28
Oct
The Chinese government and China National Petroleum Corp. are reviewing their relationships with Sudan and South Sudan following years of growth that changed both sides, a researcher said at Johns Hopkins University’s School for Advanced International Studies.
“Sudan was a launching pad for CNPC to become a global corporation through financial and resource benefits,” said Luke Patey, a senior researcher at the Danish Institute for International Studies and author of “The New Kings of Crude: China, Oil, and Civil War in Sudan and South Sudan.”
“For much of the 2000s, CNPC took 40% of its oil from Sudan through subsidiaries as well as through the main subsidiary,” Patey said during an Oct. 20 event hosted by the SAIS China-Africa Research Initiative. “Things started to go bad for CNPC when the two Sudans signed a comprehensive peace agreement. There now was less, not more, security where local groups targeted Chinese workers.”
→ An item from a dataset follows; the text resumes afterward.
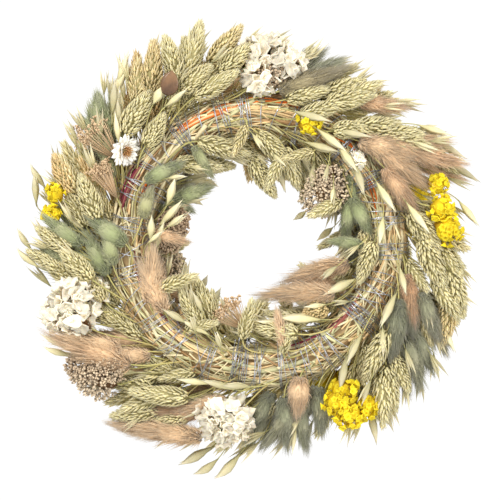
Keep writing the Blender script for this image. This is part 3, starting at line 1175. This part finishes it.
class WREATH_OT_straw(bpy.types.Operator):
    """Pack stalks round the ring, with the dyed and broken ones that show between the turns of wire"""

    bl_idname = "wreath.straw"
    bl_label = "Straw ring"

    def execute(self, context):
        rng = random_for("straw")
        growth = Growth()
        names = list(STRAW_PAINTS)
        self.packed_core(growth, names.index("tan_straw"))
        chances = [0.42, 0.2, 0.31, 0.07]
        pick = rng.choice(4, sizes().straws, p=chances)
        for index in range(4):
            self.stalks(growth, rng, int(np.sum(pick == index)), index)
        for name, first, last, around, count in DYED_STRAWS:
            self.dyed(growth, rng, first, (last - first) % 360, around, count, names.index(name))
        self.broken_ends(growth, rng, names)
        growth.piece("straw_stalks", [MATERIALS[name] for name in names], "straw", ["straw_ring"])
        return {"FINISHED"}

    def packed_core(self, growth, finish):
        """A dark lumpy ring under the stalks: radius 0.88 of the straw's, with a swell of sin(23 clock)."""
        clock = np.linspace(0, 360, 121)
        around = np.arange(16) / 16 * 360
        c, a = np.meshgrid(clock[:-1], around, indexing="ij")
        swell = 1 + 0.03 * np.sin(np.radians(23 * c)) * np.cos(np.radians(3 * a))
        points = ring_point(c, -a, STRAW_RADIUS * 0.88 * swell).reshape(-1, 3)
        k, j = np.meshgrid(np.arange(120), np.arange(16), indexing="ij")
        here, beside = k * 16 + j, k * 16 + (j + 1) % 16
        ahead, across = (k + 1) % 120 * 16 + j, (k + 1) % 120 * 16 + (j + 1) % 16
        faces = np.concatenate([np.stack([here, beside, across], -1), np.stack([here, across, ahead], -1)])
        growth.add(points, faces.reshape(-1, 3), 0.0, 0.1, 0.2, 0.5, finish)

    def stalks(self, growth, rng, count, finish):
        """Long stalks: clock = start + span t, around = start + drift t, distance = layer + ripple sin(t)."""
        t = np.linspace(0, 1, 12)
        clock = rng.uniform(0, 360, (count, 1)) + rng.uniform(16, 46, (count, 1)) * t
        around = rng.uniform(0, 360, (count, 1)) + rng.normal(0, 34, (count, 1)) * t
        ripple = rng.uniform(0, 0.9, (count, 1)) * np.sin(rng.uniform(0, 6, (count, 1)) + 7 * t)
        layer = STRAW_RADIUS + (rng.uniform(-0.9, 2.6, (count, 1)) + ripple) * MM
        self.lay(growth, rng, clock, around, layer, finish)

    def dyed(self, growth, rng, first, span, around, count, finish):
        """Stalks that lie on top from one clock angle to another."""
        t = np.linspace(0, 1, 14)
        clock = first + rng.normal(0, 2, (count, 1)) + (span + rng.normal(0, 3, (count, 1))) * t
        around = around + rng.normal(0, 9, (count, 1)) + rng.normal(0, 8, (count, 1)) * t
        layer = STRAW_RADIUS + (2.7 + rng.uniform(0, 0.6, (count, 1)) - 2.2 * np.abs(2 * t - 1) ** 5) * MM
        self.lay(growth, rng, clock, around, layer, finish, 0.0)

    def broken_ends(self, growth, rng, names):
        """Short ends that stand a little off the ring between the turns, over the whole bound side."""
        t = np.linspace(0, 1, 6)
        for index, count in enumerate((210, 120, 170, 50)):
            clock = rng.uniform(0, 360, (count, 1)) + rng.uniform(3, 14, (count, 1)) * t
            around = rng.uniform(190, 350, (count, 1)) + rng.normal(0, 34, (count, 1)) * t
            layer = STRAW_RADIUS + (1.6 + rng.uniform(0.0, 3.4, (count, 1)) * t**2) * MM
            self.lay(growth, rng, clock, around, layer, index)

    def lay(self, growth, rng, clock, around, layer, finish, leaves=0.16):
        """Flattened tubes on the ring, through the points at those angles and distances. A share of them
        are leaves, which are wider."""
        paths = ring_point(clock, around, layer)
        facing = ring_directions(clock, around)[2]
        count, steps = clock.shape
        broad = np.where(rng.random((count, 1)) < leaves, rng.uniform(1.6, 2.6, (count, 1)), 1.0)
        width = sizes().straw_width / 2 * rng.uniform(0.45, 1.1, (count, 1)) * broad * np.ones(steps)
        tint, tone = rng.random(count), rng.random(count)
        growth.tubes(paths, width, facing, tint, tone, sides=5, flat=0.6, finish=finish)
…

As Chinese corporations have become increasingly global, China’s government has had to follow with crisis diplomacy to protect its citizens and investments abroad, Patey said. “Officials in Sudan and South Sudan say they’re confused about whether they should contact the Chinese government or CNPC’s local representative,” he said. “They need to disentangle the assortment of Chinese actors and coordinate their solutions.”
Patey said, “There’s an old Chinese saying that the mightiest snake can be defeated by a local snake. It could be argued that this might apply to China’s experience in Sudan and South Sudan. While it has become very assertive in protecting its interests there, it can’t do this alone.”
Affecting other efforts
After CNPC’s global production fell for the first time in 2012 because of its heavy involvement there, Patey said the company tried to diversify. But its record in Sudan and South Sudan had impacts on its entry into North American and other markets, he said, adding that sometimes, CNPC’s relationship with its own government complicated matters, too.
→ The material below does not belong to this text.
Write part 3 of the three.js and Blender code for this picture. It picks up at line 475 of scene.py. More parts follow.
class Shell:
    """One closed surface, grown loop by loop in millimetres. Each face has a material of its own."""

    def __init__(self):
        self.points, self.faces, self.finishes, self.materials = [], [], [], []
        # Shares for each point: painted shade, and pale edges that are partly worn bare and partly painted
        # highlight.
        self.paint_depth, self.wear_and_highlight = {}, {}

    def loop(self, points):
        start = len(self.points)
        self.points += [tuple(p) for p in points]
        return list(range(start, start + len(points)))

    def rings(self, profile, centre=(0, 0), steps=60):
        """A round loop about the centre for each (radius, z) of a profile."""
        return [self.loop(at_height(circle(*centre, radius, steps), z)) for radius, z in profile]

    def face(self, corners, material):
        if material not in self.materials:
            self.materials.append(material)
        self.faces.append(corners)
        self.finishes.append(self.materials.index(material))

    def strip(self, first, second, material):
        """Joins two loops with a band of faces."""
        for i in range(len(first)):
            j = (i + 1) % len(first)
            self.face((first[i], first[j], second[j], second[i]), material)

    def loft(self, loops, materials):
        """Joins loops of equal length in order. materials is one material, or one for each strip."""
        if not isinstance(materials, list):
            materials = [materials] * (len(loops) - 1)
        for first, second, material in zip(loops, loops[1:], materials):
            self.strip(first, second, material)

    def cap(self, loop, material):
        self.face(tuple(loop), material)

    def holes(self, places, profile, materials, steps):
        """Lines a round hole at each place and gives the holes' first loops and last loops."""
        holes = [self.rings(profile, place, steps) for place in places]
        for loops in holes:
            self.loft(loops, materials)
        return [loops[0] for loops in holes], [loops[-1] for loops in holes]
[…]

“In Canada, CNPC was looking to buy an oil sands project when its head of operations disappeared in China,” Patey said. “It’s reached a point where if a company official is known not to have reported to someone in the government for a couple of days, it’s assumed he’s been taken out of circulation.”
Meanwhile, South Sudan may be only a few years old as a country but its oil fields are very mature and need new investment, he continued. “I don’t see CNPC leaving town at any point because this is a crown jewel,” Patey said. “But it won’t investment billions of dollars there in new projects either.”
Falling commodity prices are making many countries and companies realize there are other issues, he continued. “A lot of Western companies like Schlumberger stay in Sudan and South Sudan through all the conflicts,” he said. “CNPC and other big players are starting to be concerned. Smaller companies that haven’t had many opportunities could start to move in.”
When CNPC first moved into Sudan in the 1990s, its willingness to build a refinery there gave it an advantage over Total SA and other multinational competitors, Patey said. “To have a local refinery, even if it’s small and expensive, is a strategic advantage for CNPC because its subsidiaries benefit from providing construction and related services,” he said.
Other players
India’s entry in 2003 there through its own state oil company Oil & Natural Gas Corp. occurred because the South Sudanese government didn’t want CNPC to be dominant, Patey said. “It’s not as powerful politically because India still has a separate oil and gas ministry, unlike China, which turned its ministry into CNPC,” he said. “It made significant changes there, but South Sudan definitely had a role.
“Malaysia is the real untold story,” Patey posed. “Its share of Sudan’s operations is bigger than India’s. Sudan also let Petronas bring its own workers in, which prevented serious labor problems.”
He said that ONGC and Petronas don’t have the number of subsidiaries CNPC does “to the point that many people believe it makes more money from roads it builds and meals it provides than oil it produces in Sudan and South Sudan.”
But CNPC also was blamed for producing revenue for Sudan’s government to pursue aggression in the 1990s, according to Patey. It’s trying to show that it has cleaned up its act by engaging local interests there and Western nongovernment organizations, he said. “So far, its record has been pretty thin on the ground. Guiding principles have been introduced, but NGOs need to push CNPC forward harder,” Patey said.
“CNPC has a horrible environmental record back home,” he said. “It hasn’t done any better in Susan and South Sudan because laws aren’t being enforced. We don’t hear about problems with CNPC operations in Canada, for example.”